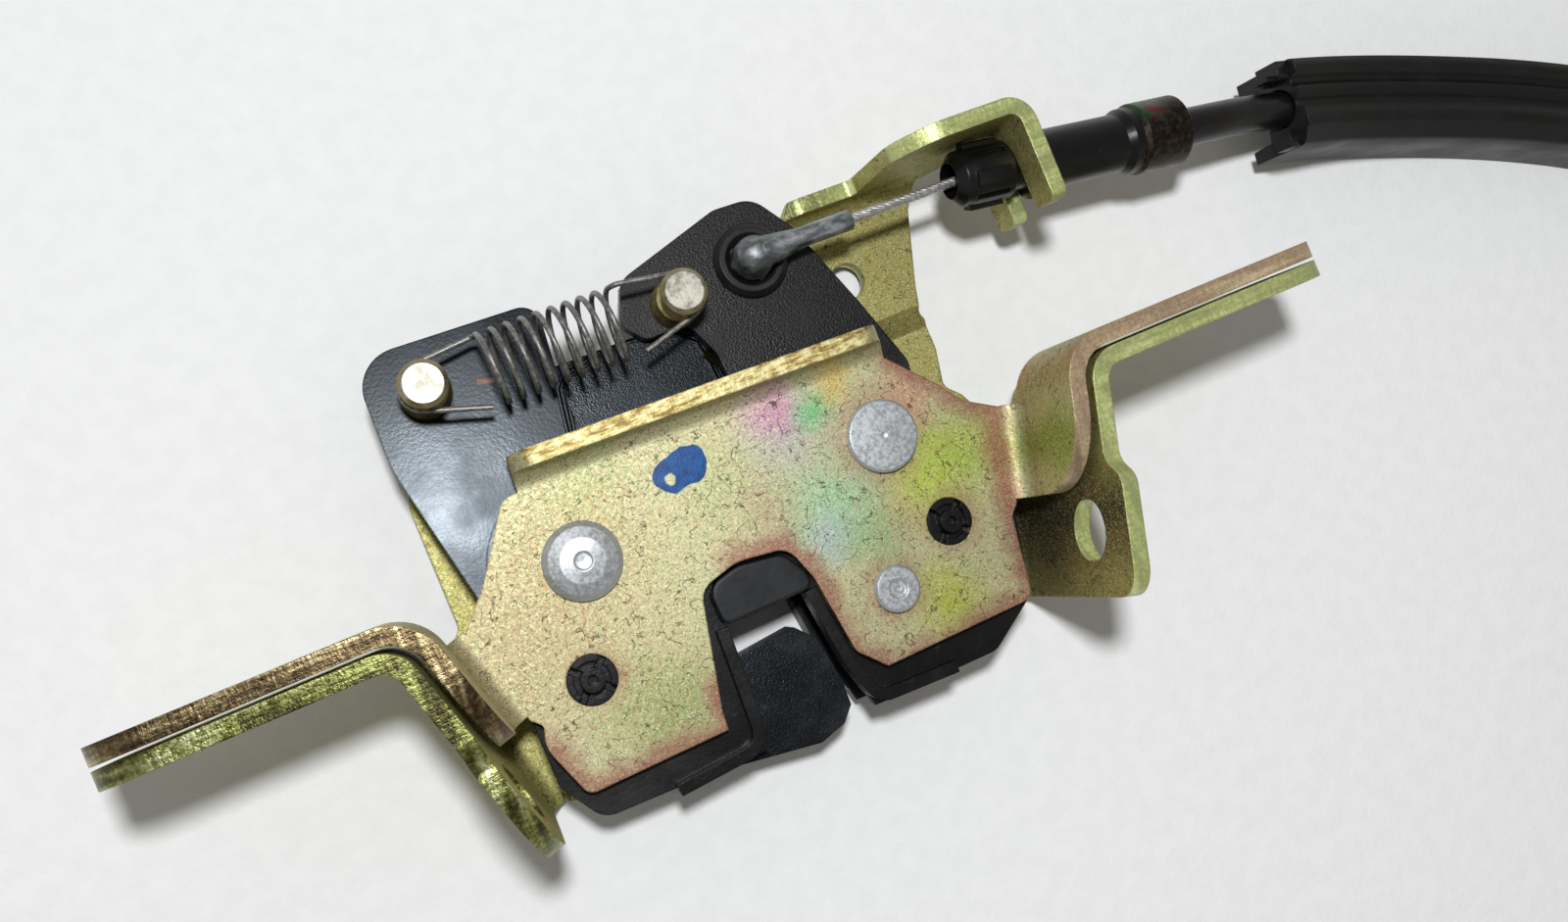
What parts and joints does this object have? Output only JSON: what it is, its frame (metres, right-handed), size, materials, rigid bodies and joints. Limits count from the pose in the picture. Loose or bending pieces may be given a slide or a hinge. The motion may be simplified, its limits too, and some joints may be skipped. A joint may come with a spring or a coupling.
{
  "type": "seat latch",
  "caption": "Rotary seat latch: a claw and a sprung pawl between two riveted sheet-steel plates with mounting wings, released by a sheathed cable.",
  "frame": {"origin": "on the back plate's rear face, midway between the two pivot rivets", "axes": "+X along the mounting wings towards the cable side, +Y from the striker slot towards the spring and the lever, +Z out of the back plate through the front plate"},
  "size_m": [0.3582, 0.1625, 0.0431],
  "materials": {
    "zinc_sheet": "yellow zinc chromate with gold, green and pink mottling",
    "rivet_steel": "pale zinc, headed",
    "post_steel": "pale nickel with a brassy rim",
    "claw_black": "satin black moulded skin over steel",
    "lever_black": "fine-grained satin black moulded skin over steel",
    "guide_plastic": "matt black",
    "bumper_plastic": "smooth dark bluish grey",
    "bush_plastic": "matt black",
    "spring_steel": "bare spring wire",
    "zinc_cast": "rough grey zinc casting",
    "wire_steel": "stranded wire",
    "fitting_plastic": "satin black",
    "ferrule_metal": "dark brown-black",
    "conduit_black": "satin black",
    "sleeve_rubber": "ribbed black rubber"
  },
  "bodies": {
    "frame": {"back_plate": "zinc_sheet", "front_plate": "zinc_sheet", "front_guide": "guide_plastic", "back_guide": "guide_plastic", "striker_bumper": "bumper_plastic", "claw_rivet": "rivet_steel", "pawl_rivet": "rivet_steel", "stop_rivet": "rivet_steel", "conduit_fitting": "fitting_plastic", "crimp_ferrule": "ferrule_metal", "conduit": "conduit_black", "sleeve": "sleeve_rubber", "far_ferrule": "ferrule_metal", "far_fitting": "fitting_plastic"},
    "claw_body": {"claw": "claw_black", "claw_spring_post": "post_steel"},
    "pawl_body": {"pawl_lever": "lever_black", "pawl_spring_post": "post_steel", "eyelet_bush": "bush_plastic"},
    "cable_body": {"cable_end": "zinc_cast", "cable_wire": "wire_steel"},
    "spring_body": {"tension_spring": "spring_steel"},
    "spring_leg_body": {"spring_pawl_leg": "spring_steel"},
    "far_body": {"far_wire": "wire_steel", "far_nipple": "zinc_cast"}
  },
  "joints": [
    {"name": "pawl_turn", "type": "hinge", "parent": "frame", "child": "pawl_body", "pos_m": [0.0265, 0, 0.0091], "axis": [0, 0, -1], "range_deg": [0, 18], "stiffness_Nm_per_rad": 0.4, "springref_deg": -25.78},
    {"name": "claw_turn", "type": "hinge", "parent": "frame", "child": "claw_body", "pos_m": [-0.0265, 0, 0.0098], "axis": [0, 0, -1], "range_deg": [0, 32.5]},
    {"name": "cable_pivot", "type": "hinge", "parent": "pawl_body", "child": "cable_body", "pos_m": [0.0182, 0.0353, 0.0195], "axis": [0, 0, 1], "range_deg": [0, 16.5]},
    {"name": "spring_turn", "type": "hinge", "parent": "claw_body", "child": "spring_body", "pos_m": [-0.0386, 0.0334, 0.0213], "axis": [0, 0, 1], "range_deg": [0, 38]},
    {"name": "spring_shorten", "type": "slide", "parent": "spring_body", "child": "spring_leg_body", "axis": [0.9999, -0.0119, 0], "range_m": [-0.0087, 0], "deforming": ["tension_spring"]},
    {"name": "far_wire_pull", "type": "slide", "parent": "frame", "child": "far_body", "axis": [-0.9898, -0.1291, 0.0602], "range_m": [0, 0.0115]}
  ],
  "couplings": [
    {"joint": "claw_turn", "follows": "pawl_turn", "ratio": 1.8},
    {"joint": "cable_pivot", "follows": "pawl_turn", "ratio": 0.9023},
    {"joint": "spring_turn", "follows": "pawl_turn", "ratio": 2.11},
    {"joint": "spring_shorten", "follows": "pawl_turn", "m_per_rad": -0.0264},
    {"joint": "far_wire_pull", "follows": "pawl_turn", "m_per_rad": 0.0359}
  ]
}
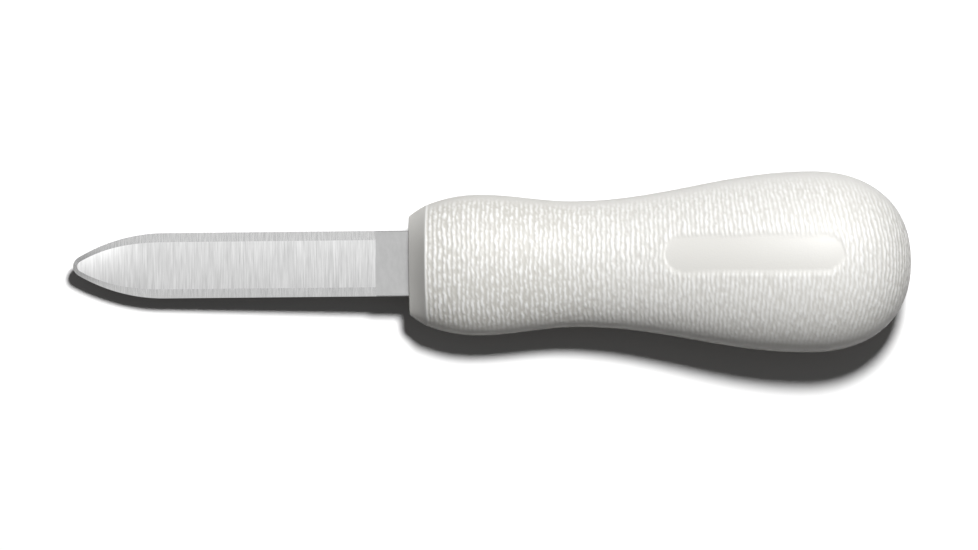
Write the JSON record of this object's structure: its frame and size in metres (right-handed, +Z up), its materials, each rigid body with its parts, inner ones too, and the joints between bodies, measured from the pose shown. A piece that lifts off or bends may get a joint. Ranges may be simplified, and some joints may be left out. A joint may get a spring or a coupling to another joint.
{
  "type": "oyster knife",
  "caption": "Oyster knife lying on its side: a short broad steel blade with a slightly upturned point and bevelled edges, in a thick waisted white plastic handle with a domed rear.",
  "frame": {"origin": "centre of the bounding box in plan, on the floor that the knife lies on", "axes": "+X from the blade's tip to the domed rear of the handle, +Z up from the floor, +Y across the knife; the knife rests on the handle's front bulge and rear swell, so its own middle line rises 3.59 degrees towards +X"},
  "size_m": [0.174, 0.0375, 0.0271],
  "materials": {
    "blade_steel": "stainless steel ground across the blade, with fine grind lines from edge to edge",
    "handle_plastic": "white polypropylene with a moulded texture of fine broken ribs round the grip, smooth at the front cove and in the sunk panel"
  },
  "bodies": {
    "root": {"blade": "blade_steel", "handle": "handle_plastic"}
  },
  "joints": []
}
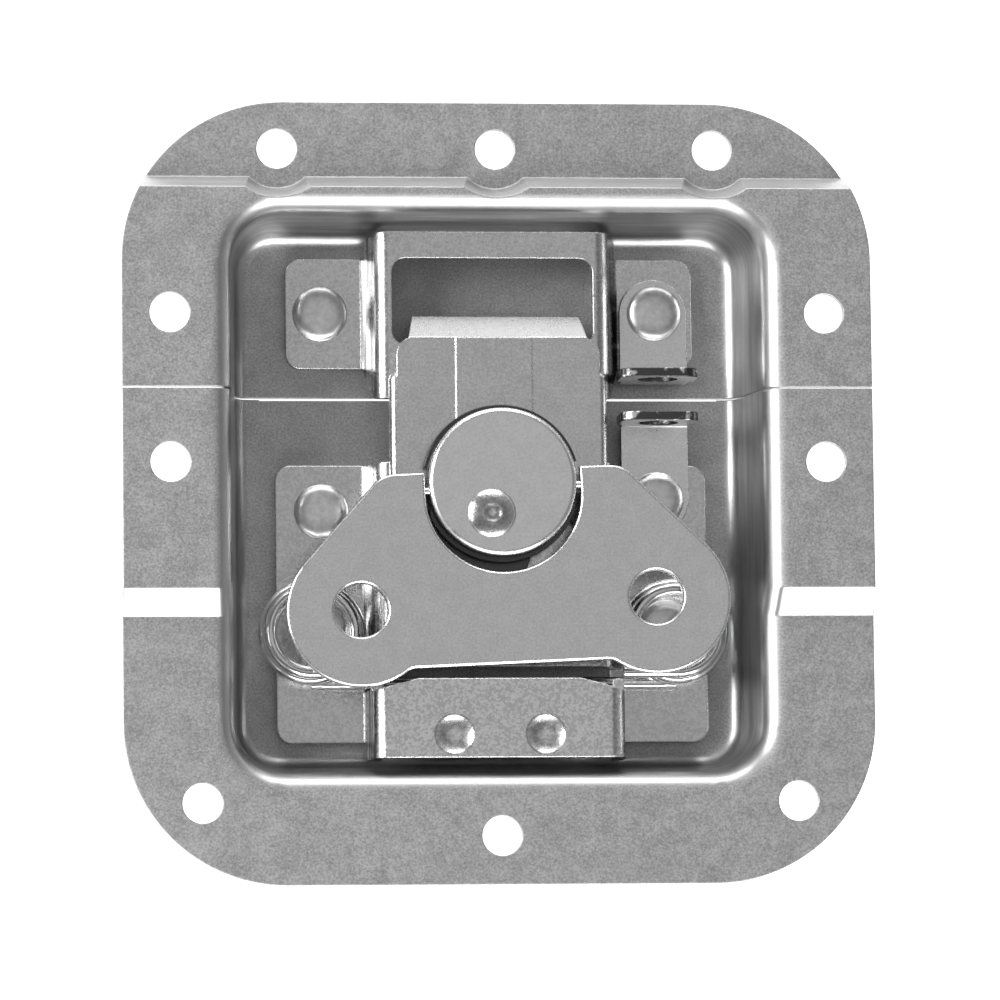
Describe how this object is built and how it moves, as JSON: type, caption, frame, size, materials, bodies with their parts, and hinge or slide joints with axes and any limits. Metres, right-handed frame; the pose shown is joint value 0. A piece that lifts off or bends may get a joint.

(What to do) Set all of the records down again, exactly as they stand.

(Full output)
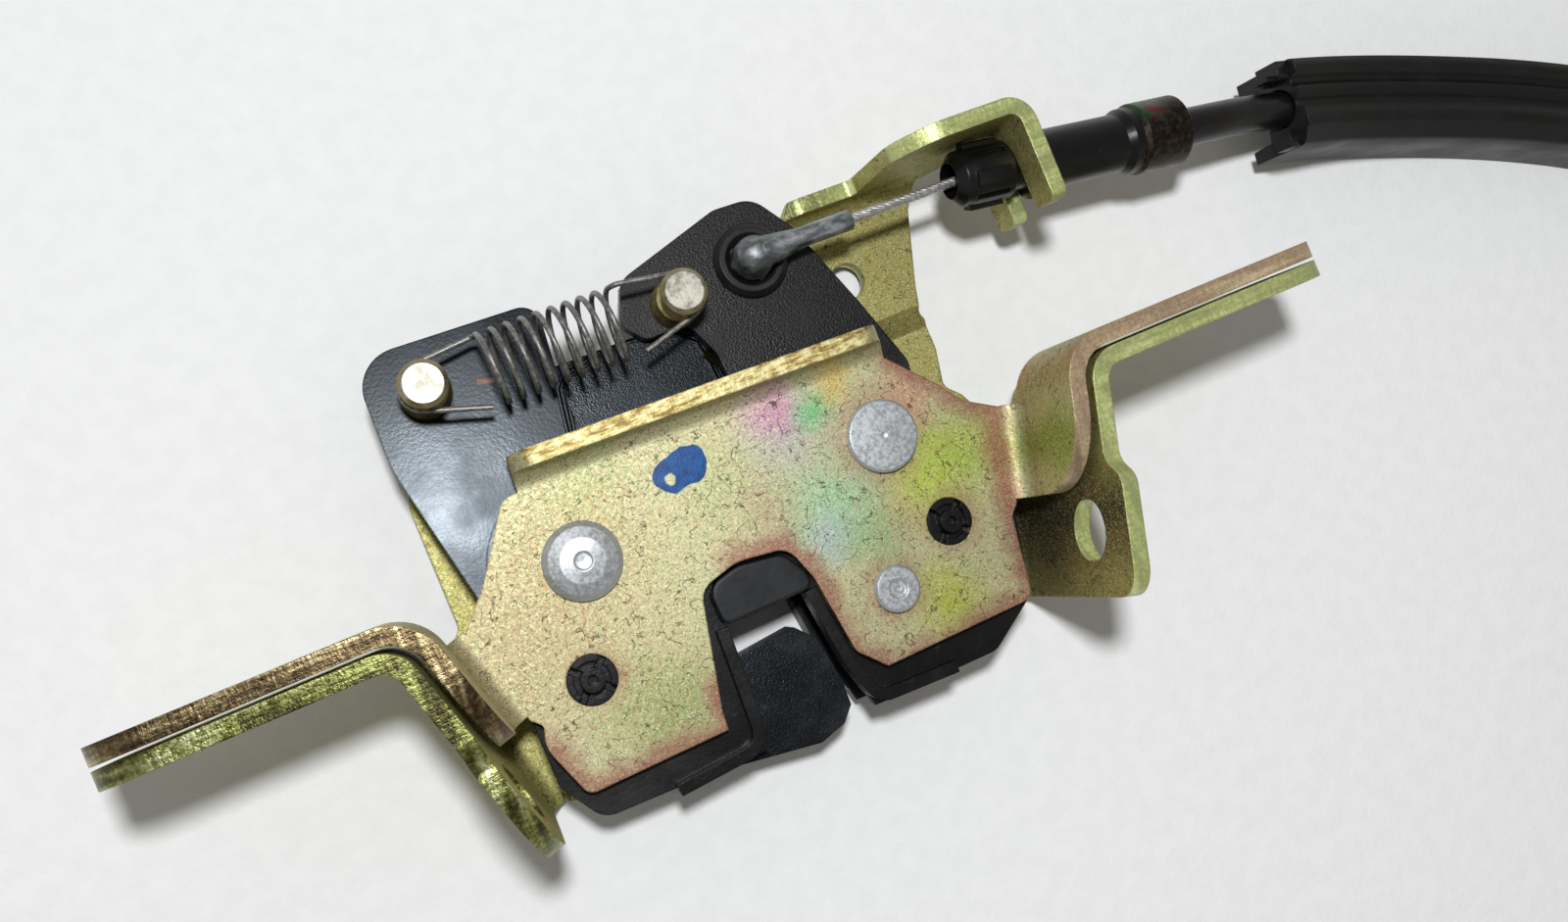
What parts and joints does this object have? Output only JSON: what it is, its frame (metres, right-handed), size, materials, rigid bodies and joints. Limits count from the pose in the picture. Loose or bending pieces may be given a slide or a hinge. The motion may be simplified, its limits too, and some joints may be skipped. A joint may come with a spring or a coupling.
{
  "type": "seat latch",
  "caption": "Rotary seat latch: a claw and a sprung pawl between two riveted sheet-steel plates with mounting wings, released by a sheathed cable.",
  "frame": {"origin": "on the back plate's rear face, midway between the two pivot rivets", "axes": "+X along the mounting wings towards the cable side, +Y from the striker slot towards the spring and the lever, +Z out of the back plate through the front plate"},
  "size_m": [0.3582, 0.1625, 0.0431],
  "materials": {
    "zinc_sheet": "yellow zinc chromate with gold, green and pink mottling",
    "rivet_steel": "pale zinc, headed",
    "post_steel": "pale nickel with a brassy rim",
    "claw_black": "satin black moulded skin over steel",
    "lever_black": "fine-grained satin black moulded skin over steel",
    "guide_plastic": "matt black",
    "bumper_plastic": "smooth dark bluish grey",
    "bush_plastic": "matt black",
    "spring_steel": "bare spring wire",
    "zinc_cast": "rough grey zinc casting",
    "wire_steel": "stranded wire",
    "fitting_plastic": "satin black",
    "ferrule_metal": "dark brown-black",
    "conduit_black": "satin black",
    "sleeve_rubber": "ribbed black rubber"
  },
  "bodies": {
    "frame": {"back_plate": "zinc_sheet", "front_plate": "zinc_sheet", "front_guide": "guide_plastic", "back_guide": "guide_plastic", "striker_bumper": "bumper_plastic", "claw_rivet": "rivet_steel", "pawl_rivet": "rivet_steel", "stop_rivet": "rivet_steel", "conduit_fitting": "fitting_plastic", "crimp_ferrule": "ferrule_metal", "conduit": "conduit_black", "sleeve": "sleeve_rubber", "far_ferrule": "ferrule_metal", "far_fitting": "fitting_plastic"},
    "claw_body": {"claw": "claw_black", "claw_spring_post": "post_steel"},
    "pawl_body": {"pawl_lever": "lever_black", "pawl_spring_post": "post_steel", "eyelet_bush": "bush_plastic"},
    "cable_body": {"cable_end": "zinc_cast", "cable_wire": "wire_steel"},
    "spring_body": {"tension_spring": "spring_steel"},
    "spring_leg_body": {"spring_pawl_leg": "spring_steel"},
    "far_body": {"far_wire": "wire_steel", "far_nipple": "zinc_cast"}
  },
  "joints": [
    {"name": "pawl_turn", "type": "hinge", "parent": "frame", "child": "pawl_body", "pos_m": [0.0265, 0, 0.0091], "axis": [0, 0, -1], "range_deg": [0, 18], "stiffness_Nm_per_rad": 0.4, "springref_deg": -25.78},
    {"name": "claw_turn", "type": "hinge", "parent": "frame", "child": "claw_body", "pos_m": [-0.0265, 0, 0.0098], "axis": [0, 0, -1], "range_deg": [0, 32.5]},
    {"name": "cable_pivot", "type": "hinge", "parent": "pawl_body", "child": "cable_body", "pos_m": [0.0182, 0.0353, 0.0195], "axis": [0, 0, 1], "range_deg": [0, 16.5]},
    {"name": "spring_turn", "type": "hinge", "parent": "claw_body", "child": "spring_body", "pos_m": [-0.0386, 0.0334, 0.0213], "axis": [0, 0, 1], "range_deg": [0, 38]},
    {"name": "spring_shorten", "type": "slide", "parent": "spring_body", "child": "spring_leg_body", "axis": [0.9999, -0.0119, 0], "range_m": [-0.0087, 0], "deforming": ["tension_spring"]},
    {"name": "far_wire_pull", "type": "slide", "parent": "frame", "child": "far_body", "axis": [-0.9898, -0.1291, 0.0602], "range_m": [0, 0.0115]}
  ],
  "couplings": [
    {"joint": "claw_turn", "follows": "pawl_turn", "ratio": 1.8},
    {"joint": "cable_pivot", "follows": "pawl_turn", "ratio": 0.9023},
    {"joint": "spring_turn", "follows": "pawl_turn", "ratio": 2.11},
    {"joint": "spring_shorten", "follows": "pawl_turn", "m_per_rad": -0.0264},
    {"joint": "far_wire_pull", "follows": "pawl_turn", "m_per_rad": 0.0359}
  ]
}
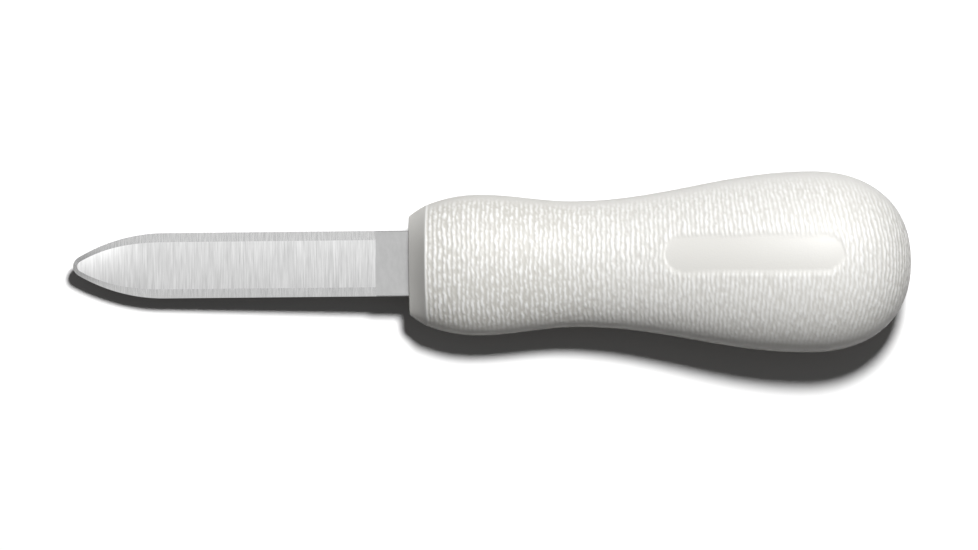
Write the JSON record of this object's structure: its frame and size in metres (right-handed, +Z up), its materials, each rigid body with its parts, inner ones too, and the joints between bodies, measured from the pose shown. A piece that lifts off or bends may get a joint. Ranges may be simplified, and some joints may be left out. A joint may get a spring or a coupling to another joint.
{
  "type": "oyster knife",
  "caption": "Oyster knife lying on its side: a short broad steel blade with a slightly upturned point and bevelled edges, in a thick waisted white plastic handle with a domed rear.",
  "frame": {"origin": "centre of the bounding box in plan, on the floor that the knife lies on", "axes": "+X from the blade's tip to the domed rear of the handle, +Z up from the floor, +Y across the knife; the knife rests on the handle's front bulge and rear swell, so its own middle line rises 3.59 degrees towards +X"},
  "size_m": [0.174, 0.0375, 0.0271],
  "materials": {
    "blade_steel": "stainless steel ground across the blade, with fine grind lines from edge to edge",
    "handle_plastic": "white polypropylene with a moulded texture of fine broken ribs round the grip, smooth at the front cove and in the sunk panel"
  },
  "bodies": {
    "root": {"blade": "blade_steel", "handle": "handle_plastic"}
  },
  "joints": []
}
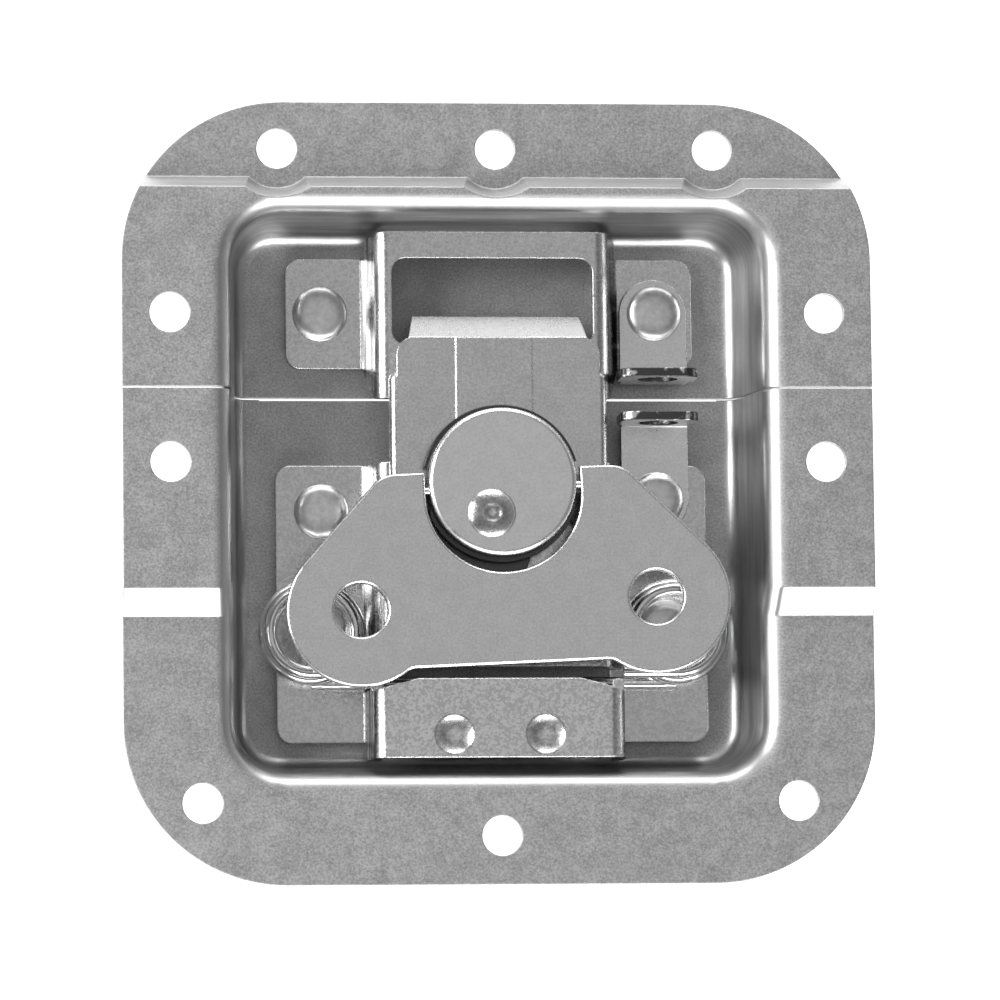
Describe how this object is built and how it moves, as JSON: type, caption, frame, size, materials, bodies with their parts, and hinge or slide joints with axes and any limits. Metres, right-handed frame; the pose shown is joint value 0. A piece that lifts off or bends may get a joint.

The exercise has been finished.